Financements mêlés : la Chine tout près, l’Europe jamais loin
Officiellement, le chantier de 42 millions de dollars est financé à 55 % par une ligne de crédit de la Banque d’Import-Export de Chine, complétée par un prêt à taux préférentiel de la Banque africaine de développement signé le 7 mai 2024 (BAD, communiqué 8 mai 2024). À Bruxelles, la direction générale INTPA se réjouit, dans une note interne obtenue par la presse, d’avoir sécurisé la fourniture de logiciels de gestion énergétique pour un montant de 6 millions d’euros, offrant à l’Union européenne un pied symbolique dans une infrastructure majoritairement sino-djiboutienne. Cette hybridation des financements illustre une compétition feutrée où chaque bailleur embarque son propre corpus de normes, du câblage fibre jusqu’aux clauses anticorruption.
Une pierre angulaire pour le corridor électrique mer Rouge-Nil
En parallèle de l’inauguration, Djibouti a paraphé un protocole d’accord avec l’Éthiopian Electric Power pour augmenter de 50 % les importations d’hydroélectricité dès janvier 2025, afin d’alimenter le futur terminal de conteneurs Damerjog. Addis-Abeba voit dans cette montée en charge une occasion de consolider ses recettes en devises, à l’heure où le birr subit une dépréciation accélérée (Bloomberg, 14 juin 2024). Côté Saoudien, ACWA Power a confirmé avoir remis une offre de partenariat public-privé pour un champ éolien de 250 MW dans la région de Ghoubet, dont l’électricité transiterait via le nouveau centre de pilotage ministériel (The Africa Report, 20 juin 2024).
Gouvernance énergétique et crédibilité climatique
L’Agence internationale de l’énergie souligne, dans son rapport de mai 2024 sur la Corne de l’Afrique, que Djibouti pourrait devenir autosuffisant en électricité verte d’ici 2030 à condition de tripler la puissance solaire installée et de renforcer sa régulation. Or, la création d’une direction de la conformité carbone au sein du ministère, dotée de pouvoirs de sanction, répond à cette recommandation et crédibilise l’engagement pris à la COP28 de réduire de 40 % l’intensité carbone du PIB d’ici 2035. L’architecture ouverte du nouveau bâtiment, où la salle de contrôle surplombe l’atrium, matérialise une démarche de transparence administrative encore rare dans la région.

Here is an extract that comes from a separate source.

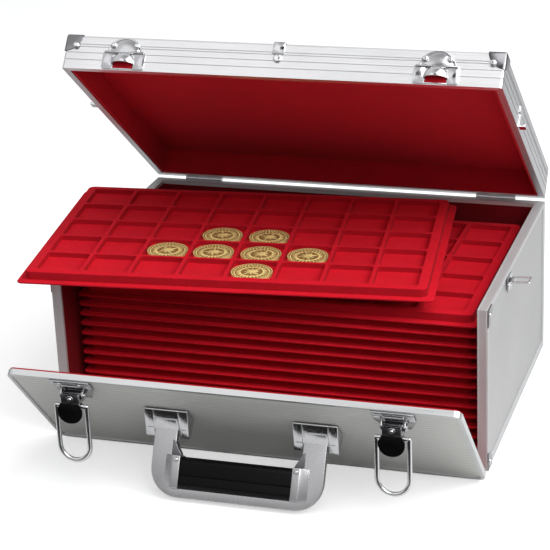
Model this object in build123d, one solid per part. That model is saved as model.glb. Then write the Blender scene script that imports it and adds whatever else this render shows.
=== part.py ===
from build123d import *
import math
import os

# Coin case: an aluminium-edged carrying case with a hinged lid, a drop-down
# front flap and a stack of pocket trays. All sizes are in millimetres.
# The case is drawn closed with its front left bottom corner at x = 0, y = 0,
# z = 0 on the table (x to the right, y to the back, z up). The lid, the flap
# and their fittings are then turned to the pose of the photograph, and at the
# end everything is moved so that the middle of its bounding box is the origin.

# Case body
FOOT_HEIGHT = 6.0
FOOT_RADIUS = 9.0
FOOT_INSET = 24.0
SKIN = 0.8            # aluminium sheet of the edge profiles
LINING = 0.8          # flocked lining
WALL = 7.0            # panel with its profile and lining
FLOOR = 6.0           # bottom panel with its lining
EDGE_LEG = 7.0        # visible width of the profile on the outer faces
RIM_LEG = 3.0         # the same at the rim and the front posts
SILL = 5.0            # profile over the front edge of the bottom panel

# Lid
LID_GAP = 0.4
LID_HEIGHT = 26.6
LID_WALL = 5.0
LID_LIP = 9.0         # flange of the extrusion over the top panel
LID_LIP_THICK = 1.2
LID_PANEL_THICK = 4.0
LID_PADDING = 1.8     # lining on the inside of the lid walls
LID_OPEN = 38.7       # degrees above closed, as photographed
LID_ROUND = 2.0
GROOVE_FROM_TOP = (7.2, 9.0, 13.8, 19.4)
GROOVE_WIDTH = 0.8
GROOVE_DEPTH = 0.6

# Front flap
FLAP_GAP = 0.3
FLAP_THICK = 5.4
FLAP_TOP_GAP = 3.2    # flap top below the rim of the body
FLAP_EDGE_LEG = 2.8
FLAP_CORNER = 5.0
FLAP_LINING = 1.0
FLAP_OPEN = 42.8      # degrees out from upright, as photographed

# Hinges
BACK_HINGE_INSET = 40.5        # hinge middle from the side of the case
BACK_HINGE_LENGTH = 32.0
BACK_HINGE_LEAF = 18.0
FLAP_HINGE_INSET = 46.0
FLAP_HINGE_LENGTH = 24.0
FLAP_HINGE_LEAF = 20.0
FLAP_HINGE_STRIP = 5.0
HINGE_LEAF_THICK = 1.0
KNUCKLE_RADIUS = 2.2
KNUCKLE_GAP = 0.3
HINGE_PIN_RADIUS = 1.1
BACK_HINGE_STANDOFF = 2.6      # pin axis behind the back of the case
FLAP_HINGE_DROP = 2.6          # pin axis below the bottom of the case
RUNNING_GAP = 0.06

# Front latches
LATCH_INSET = 47.7             # latch middle from the side of the case
LATCH_BASE_WIDTH = 30.0
LATCH_BASE_FOOT_WIDTH = 19.0
LATCH_BASE_BOTTOM = 92.4       # heights on the closed flap
LATCH_BASE_TOP = 119.4
LATCH_BASE_THICK = 1.0
LATCH_BASE_SHOULDER = 13.0     # from the top edge down to where the plate narrows
LATCH_PIN_HEIGHT = 105.9
LATCH_PIN_OUT = 5.0            # from the outer face of the flap
LATCH_PIN_RADIUS = 1.5
EAR_INNER = 7.6
EAR_THICK = 1.2
EAR_ROUND = 3.6
LEVER_WIDTH = 13.8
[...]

Un signal diplomatique à visée régionale
En investissant dans l’épicentre physique de la gouvernance énergétique, Djibouti monétise sa stabilité politique et son positionnement maritime. Le ministre Yonis Ali Guedi affirme que la prochaine étape sera la signature, avant fin 2024, d’un accord tripartite avec le Kenya et l’Arabie saoudite pour un câble sous-marin haute tension longeant la faille de l’Afar. Si ce projet voit le jour, le centre nerveux inauguré ce 23 juin deviendra la tour de contrôle d’un corridor électrique entre mer Rouge et océan Indien. Aux yeux des diplomates occidentaux présents à la cérémonie, dont l’ambassadrice de France Dana Purcarescu, le message est clair : Djibouti entend rester l’irremplaçable pivot sécuritaire et désormais énergétique de la Corne.

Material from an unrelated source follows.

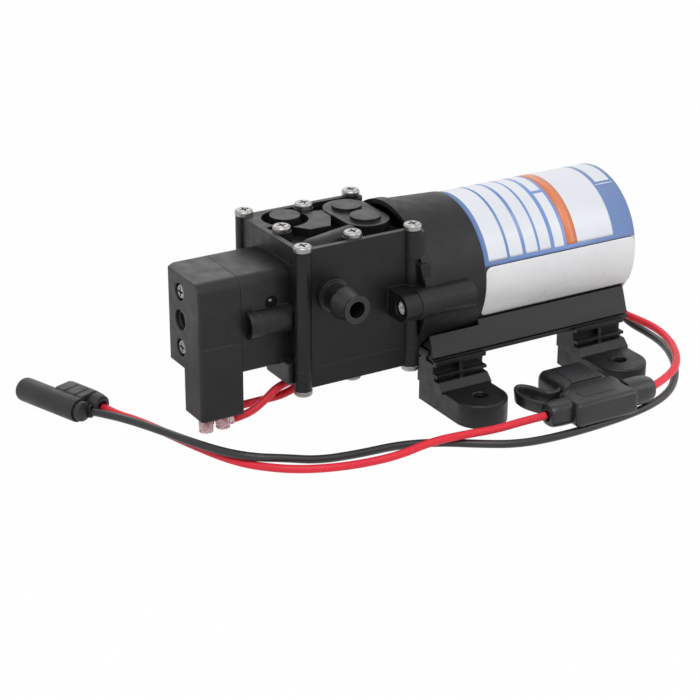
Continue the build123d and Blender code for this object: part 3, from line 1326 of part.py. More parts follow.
strap_thickness = 1.2
strap_height = 5.0
strap_bend = 4.0
strap_route = [(-11.2, -45.6), (-16.5, -41.5), (-21.6, -47.5), (-15.4, -56.2)]
with BuildPart() as fuse_strap:
    with BuildSketch(Plane.XY.offset(fuse_axis_height - strap_height / 2)):
        with BuildLine():
            FilletPolyline(*strap_route, radius=strap_bend)
        trace(line_width=strap_thickness)
    extrude(amount=strap_height)
fuse_strap.part.label = "fuse_strap"
export_step(fuse_strap.part, "parts/fuse_strap.step")

# Two-pole plug, drawn flat with local x across its wires and local y towards its mating end
plug_corner = (-144.4, 28.0, 0)
plug_turn = (0, 0, 13.9)
plug_place = Location(plug_corner, plug_turn)
barrel_radius = 3.3
shroud_pitch = 3.6
plug_length = 23.4
side_pole_x = 7.0
side_pole_radius = 3.0
side_pole_lead = 3.5
shoulder_length = 12.0
shoulder_groove_pitch = 4.6
shoulder_groove_width = 0.8
shoulder_groove_depth = 0.6
gland_radius = 2.1
gland_length = 4.0
gland_root = 1.5
gland_direction = (0.379, -0.925, 0)
gland_recess_radius = 2.8
gland_recess_depth = 1.0
contact_radius = 1.2
crimp_radius = 1.5
crimp_length = 9.0
link_length = 1.5
link_half_height = 0.8
shroud_depth = 8.0
shroud_wall = 0.9
contact_end = 20.0
pole_start = 2.6


def plug_contact_bodies(slack):
    """The two contacts inside the plug, grown by a slack when they are used as cavities."""
    with BuildPart() as contacts:
        add(rod((0, pole_start - slack, barrel_radius), backwards, contact_end - pole_start,
                contact_radius + slack))
        crimp_start = pole_start - side_pole_lead
        add(rod((side_pole_x, crimp_start - slack, barrel_radius), backwards,
                crimp_length + 2 * slack, crimp_radius + slack))
        link_start = crimp_start + crimp_length - link_length
        add(block((shroud_pitch - contact_radius - slack, link_start - slack,
                   barrel_radius - link_half_height - slack),
                  (side_pole_x, link_start + link_length + slack,
                   barrel_radius + link_half_height + slack)))
        add(rod((shroud_pitch, link_start, barrel_radius), backwards, contact_end - link_start,
                contact_radius + slack))
    return contacts.part


with BuildPart() as plug_shell:
    with BuildSketch(Plane((shroud_pitch / 2, 0, barrel_radius), x_dir=along_x, z_dir=frontwards)):
        SlotCenterToCenter(shroud_pitch, 2 * barrel_radius)
    extrude(amount=-plug_length)
    fillet(plug_shell.faces().sort_by(Axis.Y)[-1].edges(), radius=fuse_edge_round)
    add(block((shroud_pitch, 0, 0), (side_pole_x, shoulder_length, 2 * barrel_radius)))
    add(rod((side_pole_x, -side_pole_lead, barrel_radius), backwards, shoulder_length + side_pole_lead,
            side_pole_radius))
    for step in (1, 2):
        with Locations((side_pole_x / 2, step * shoulder_groove_pitch - shoulder_groove_width,
                        2 * barrel_radius)):
            Box(side_pole_x, shoulder_groove_width, 2 * shoulder_groove_depth, mode=Mode.SUBTRACT)
    add(rod((0, 0, barrel_radius), backwards, gland_recess_depth, gland_recess_radius), mode=Mode.SUBTRACT)
    add(rod((0, gland_root, barrel_radius), gland_direction, gland_length, gland_radius))
    add(plug_contact_bodies(seat_gap), mode=Mode.SUBTRACT)
    with BuildSketch(Plane((shroud_pitch / 2, plug_length, barrel_radius), x_dir=along_x,
                           z_dir=frontwards)):
        SlotCenterToCenter(shroud_pitch, 2 * (barrel_radius - shroud_wall))
    extrude(amount=shroud_depth, mode=Mode.SUBTRACT)
shell = plug_shell.part.moved(plug_place)
shell.label = "plug_shell"
export_step(shell, "parts/plug_shell.step")

contacts = plug_contact_bodies(0).moved(plug_place)
contacts.label = "plug_contacts"
export_step(contacts, "parts/plug_contacts.step")
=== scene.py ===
"""Looks for the caravan water pump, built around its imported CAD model. Metres, row frame."""
import math

import bmesh
import bpy
from mathutils import Matrix, Vector


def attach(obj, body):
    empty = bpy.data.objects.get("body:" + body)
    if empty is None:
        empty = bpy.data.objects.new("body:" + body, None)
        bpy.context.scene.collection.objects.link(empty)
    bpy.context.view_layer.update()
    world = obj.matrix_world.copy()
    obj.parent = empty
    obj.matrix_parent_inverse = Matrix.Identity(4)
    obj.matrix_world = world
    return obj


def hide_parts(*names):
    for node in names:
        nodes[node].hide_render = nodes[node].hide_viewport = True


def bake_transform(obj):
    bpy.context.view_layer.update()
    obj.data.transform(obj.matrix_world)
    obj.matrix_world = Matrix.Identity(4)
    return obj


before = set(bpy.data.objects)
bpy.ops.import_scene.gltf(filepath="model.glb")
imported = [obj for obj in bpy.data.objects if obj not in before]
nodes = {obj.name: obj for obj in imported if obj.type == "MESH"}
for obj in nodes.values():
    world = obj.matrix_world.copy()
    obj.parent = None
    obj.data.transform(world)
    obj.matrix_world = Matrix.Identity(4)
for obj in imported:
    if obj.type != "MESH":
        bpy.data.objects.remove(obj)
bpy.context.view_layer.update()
mm = 0.001

# Lengths that several forms share, in millimetres
shaft_height = 40.6
can_radius = 24.2
film_thickness = 0.05
flanks = (("front", -1), ("back", 1))

# Camera at the photograph's place
camera_place = Vector((-380.55, -541.13, 290.43)) * mm
camera_azimuth = math.radians(-30.9)
camera_elevation = math.radians(23.497)
camera_roll = math.radians(0.245)
camera_lens = 104.4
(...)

Entre vitrine nationale et laboratoire régional
Au terme de la visite guidée, un conseiller émirati chuchotait que « le vrai pari de Guelleh n’est pas l’architecture, mais la capacité à faire respecter les contrats ». Derrière le sarcophage de verre, la diplomatie djiboutienne joue la carte de la normalisation juridique pour attirer investisseurs et bailleurs. Si la promesse est tenue, le nouveau ministère pourrait faire école dans les petits États portuaires cherchant à convertir leur stature logistique en influence normative. Dans le cas contraire, il risque d’ajouter une ligne au catalogue des ouvrages africains élégants, mais sous-exploités.